Bunları ilk kez görüyormuş gibi yapmakla elimize ne geçiyor, anlamam mümkün değil. Eskiden beri bunlar vardı. Varoldular çünkü biz bu karanlıkları eğitip, onlara aydınlığı, İslam’ın güzelliklerini anlatamadık. Kuran kurslarına dikkat deyince bağırmaya başlanıyor. +*bNeden?
Bu adamların ilk eğitim aldıkları yer Kuran kursları. Camilere dikkat deyince, bağırıyorlar. Niye? Camilerini ayırdılar. Olmadı camilerin mütedeyyin cemaatlerini kopardılar. Sonra o kurtarılmış camilere imamlarını atadılar. Herkes kendi camisini kurdu. Diyanet seyretti. Buna dikkat etmeyip de neye dikkat edeceksiniz?
Kavgasız günlere
Türkiye’de kimsenin İslam’la bir kavgası olamaz. Bu ülkenin insanları İslam. Kendisiyle kavga eder mi bir ülke? Ediyoruz işte. Çünkü İslam’ı üzerlerine bomba bağlayan kafalardan koparıp alabilmek için ne yazık ki kavga etmek gerekiyor. Eğitimle, hizmetle, yoksullukla mücadele ederek bunlara karşı durmak gerekiyor. Yoksa köktendinciler inancımıza bile zarar veriyor.
Türkiye iki şeyle kavga ediyor. Birincisi devleti, ikincisi dini. Bunlarla kavgaları artık bırakmalıyız. Bizim bir devlet geleneğimiz ve dinimizi özgürce, vicdanımızın gerektirdiği gibi yaşayabildiğimiz kültürümüz var. Bunlar yokmuş gibi davranarak kimse bir şey elde edemez.
Türkiye’nin hukuk ve demokratik haklar konusunda reformlara ihtiyacı var. Özgürlüklerin sınırlarını ve içeriklerini büyütecek, kaliteli kılacak çabaların sonlanması zaten mümkün değil. Bu konuda yapılması gerekenleri mutlaka yapmalıyız. Dinimizi, İslamiyet inancımızı korumak ve yaymak için de laiklik ilkesini sonuna kadar savunmalıyız.

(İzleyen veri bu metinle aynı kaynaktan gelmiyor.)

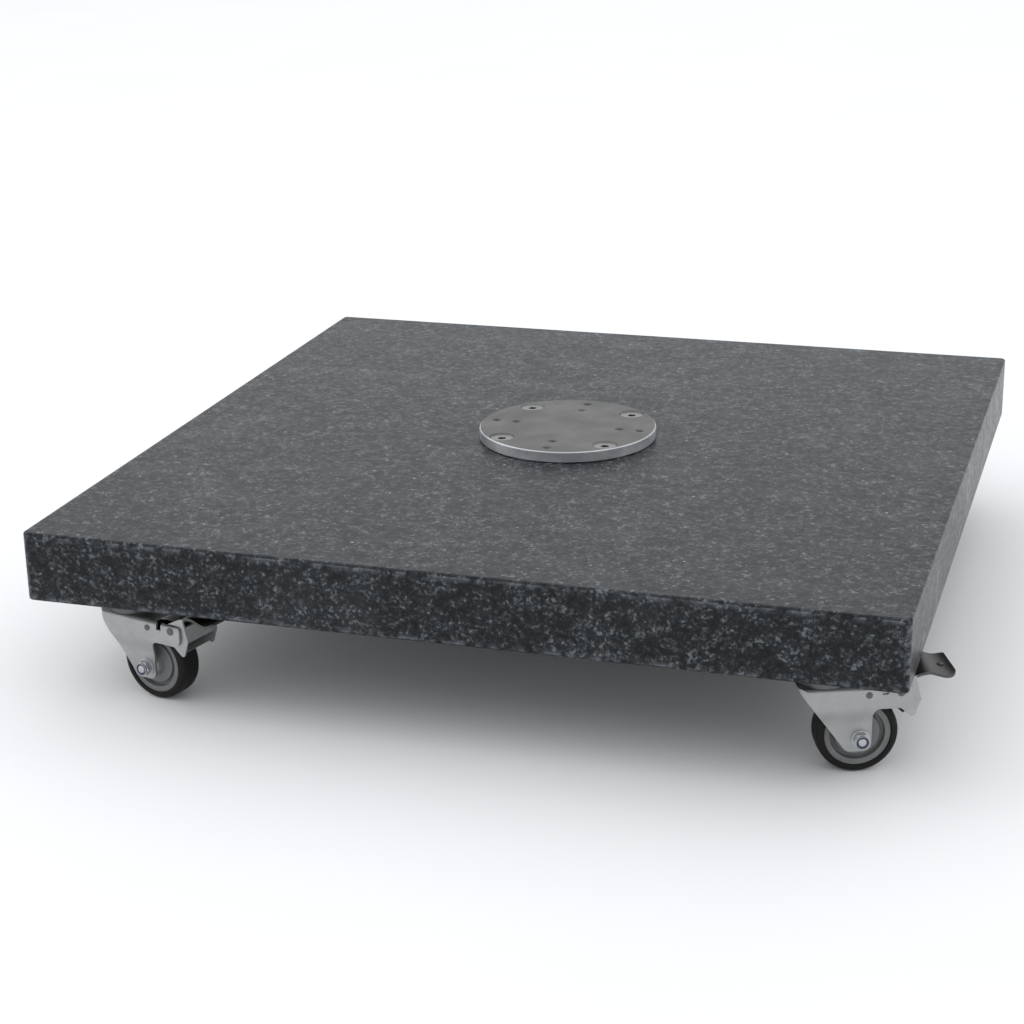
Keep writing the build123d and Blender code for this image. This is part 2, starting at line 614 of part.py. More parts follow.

Laiklik ilkesi olmasaydı bugün kökten dinci terör hareketlerinin karşısında Türkiye, ne dünyada bir model olabilirdi ne de o bataklığın dışında durabilirdi. Türkiye MGK’sıyla, psikolojik harekatlarıyla devletini destekleyecek. İnşallah İngilizler, Almanlar, Fransızlar, Ruslar ve Amerikalılar kadar iyi yapmayı başaracak ilerde. Ve Türkiye tıpkı bu ülkelerde olduğu gibi diniyle barışık olacak. Her cehaletin gürültüsüne takılıp bu ağızlardan çıkan boş lafları tartışmayı bırakacak. Türkiye, umudum o ki; en kısa zamanda devleti ve diniyle boş ve kısır tartışmalardan kurtulup, önüne bakmayı, geleceğini kurgulamayı başaracak.